** START Data section **

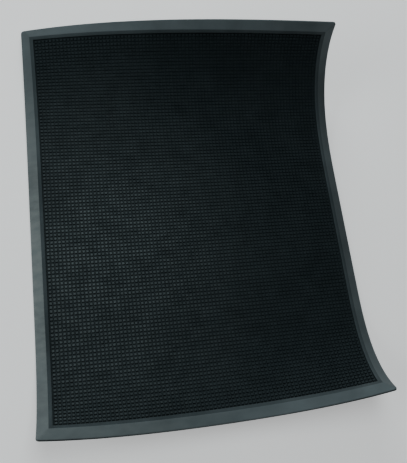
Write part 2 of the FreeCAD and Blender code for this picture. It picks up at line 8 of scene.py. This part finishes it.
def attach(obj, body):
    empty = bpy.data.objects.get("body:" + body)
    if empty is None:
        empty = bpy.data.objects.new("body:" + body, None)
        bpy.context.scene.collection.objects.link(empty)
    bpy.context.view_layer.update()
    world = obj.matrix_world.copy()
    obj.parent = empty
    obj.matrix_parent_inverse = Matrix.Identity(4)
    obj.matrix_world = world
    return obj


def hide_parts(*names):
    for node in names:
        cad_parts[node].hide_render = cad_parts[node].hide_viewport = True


# Heavy-duty seedling heat mat: moulded rubber with a bevelled border and a field of small nubs,
# its front edge lifted and its far end curled up.
#
# Places on the mat are (across, along, height) in metres: from the middle line, from the front
# edge along the sheet, and up from the underside, square to the sheet. bend() turns them into
# points of the frame, with the same formula as the CAD model.

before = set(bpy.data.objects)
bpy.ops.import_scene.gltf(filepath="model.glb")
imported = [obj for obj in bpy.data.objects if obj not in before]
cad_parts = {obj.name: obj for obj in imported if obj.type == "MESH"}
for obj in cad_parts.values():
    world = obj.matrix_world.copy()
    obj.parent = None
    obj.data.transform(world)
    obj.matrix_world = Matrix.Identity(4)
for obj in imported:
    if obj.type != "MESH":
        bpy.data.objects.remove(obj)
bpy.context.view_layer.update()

# ---- sizes of the sheet, in metres and degrees ----

NUB_PITCH, NUB_COLUMNS, NUB_ROWS = 0.0063, 81, 107
BORDER_WIDTH = 0.024
WIDTH = NUB_COLUMNS * NUB_PITCH + 2 * BORDER_WIDTH
LENGTH = NUB_ROWS * NUB_PITCH + 2 * BORDER_WIDTH
FLAT_FROM, FLAT_TO = 0.215, 0.402
FLAT_MIDDLE = (FLAT_FROM + FLAT_TO) / 2
LIP_MIDDLE, LIP_TWIST, LIP_CORNER = 32, 1, 27.5
CURL_MIDDLE, CURL_TWIST, CURL_CORNER = 48, 34.5, -6.5
BEND_STEPS = 64

BASE_TOP = 0.0022
FLOOR_TOP = 0.0069
# the border's section as (inset, height): rounded edge, bevel, flat inner band, wall, floor
BORDER_SECTION = (
    (0.0, 0.0022), (0.0, 0.0026), (0.0002, 0.0031), (0.0008, 0.0035), (0.0020, 0.0040),
    (0.0040, 0.0048), (0.0080, 0.0063), (0.0130, 0.0082), (0.0156, 0.0091), (0.0165, 0.00935),
    (0.0175, 0.0094), (0.0200, 0.0094), (0.0220, 0.0094), (0.0225, 0.0092), (0.0228, 0.0086),
    (0.0231, 0.0072), (0.0235, 0.0069))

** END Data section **

### [Challenge]
Hand back the material above in full, exactly as written.

### [The output]
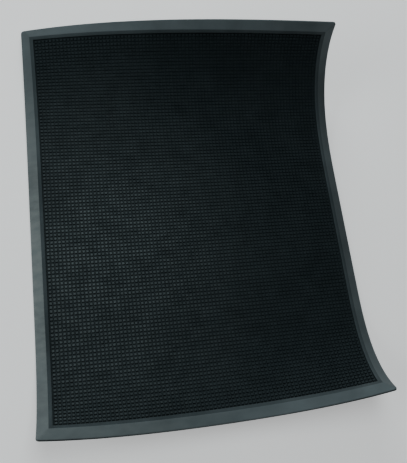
Write part 2 of the FreeCAD and Blender code for this picture. It picks up at line 8 of scene.py. This part finishes it.
def attach(obj, body):
    empty = bpy.data.objects.get("body:" + body)
    if empty is None:
        empty = bpy.data.objects.new("body:" + body, None)
        bpy.context.scene.collection.objects.link(empty)
    bpy.context.view_layer.update()
    world = obj.matrix_world.copy()
    obj.parent = empty
    obj.matrix_parent_inverse = Matrix.Identity(4)
    obj.matrix_world = world
    return obj


def hide_parts(*names):
    for node in names:
        cad_parts[node].hide_render = cad_parts[node].hide_viewport = True


# Heavy-duty seedling heat mat: moulded rubber with a bevelled border and a field of small nubs,
# its front edge lifted and its far end curled up.
#
# Places on the mat are (across, along, height) in metres: from the middle line, from the front
# edge along the sheet, and up from the underside, square to the sheet. bend() turns them into
# points of the frame, with the same formula as the CAD model.

before = set(bpy.data.objects)
bpy.ops.import_scene.gltf(filepath="model.glb")
imported = [obj for obj in bpy.data.objects if obj not in before]
cad_parts = {obj.name: obj for obj in imported if obj.type == "MESH"}
for obj in cad_parts.values():
    world = obj.matrix_world.copy()
    obj.parent = None
    obj.data.transform(world)
    obj.matrix_world = Matrix.Identity(4)
for obj in imported:
    if obj.type != "MESH":
        bpy.data.objects.remove(obj)
bpy.context.view_layer.update()

# ---- sizes of the sheet, in metres and degrees ----

NUB_PITCH, NUB_COLUMNS, NUB_ROWS = 0.0063, 81, 107
BORDER_WIDTH = 0.024
WIDTH = NUB_COLUMNS * NUB_PITCH + 2 * BORDER_WIDTH
LENGTH = NUB_ROWS * NUB_PITCH + 2 * BORDER_WIDTH
FLAT_FROM, FLAT_TO = 0.215, 0.402
FLAT_MIDDLE = (FLAT_FROM + FLAT_TO) / 2
LIP_MIDDLE, LIP_TWIST, LIP_CORNER = 32, 1, 27.5
CURL_MIDDLE, CURL_TWIST, CURL_CORNER = 48, 34.5, -6.5
BEND_STEPS = 64

BASE_TOP = 0.0022
FLOOR_TOP = 0.0069
# the border's section as (inset, height): rounded edge, bevel, flat inner band, wall, floor
BORDER_SECTION = (
    (0.0, 0.0022), (0.0, 0.0026), (0.0002, 0.0031), (0.0008, 0.0035), (0.0020, 0.0040),
    (0.0040, 0.0048), (0.0080, 0.0063), (0.0130, 0.0082), (0.0156, 0.0091), (0.0165, 0.00935),
    (0.0175, 0.0094), (0.0200, 0.0094), (0.0220, 0.0094), (0.0225, 0.0092), (0.0228, 0.0086),
    (0.0231, 0.0072), (0.0235, 0.0069))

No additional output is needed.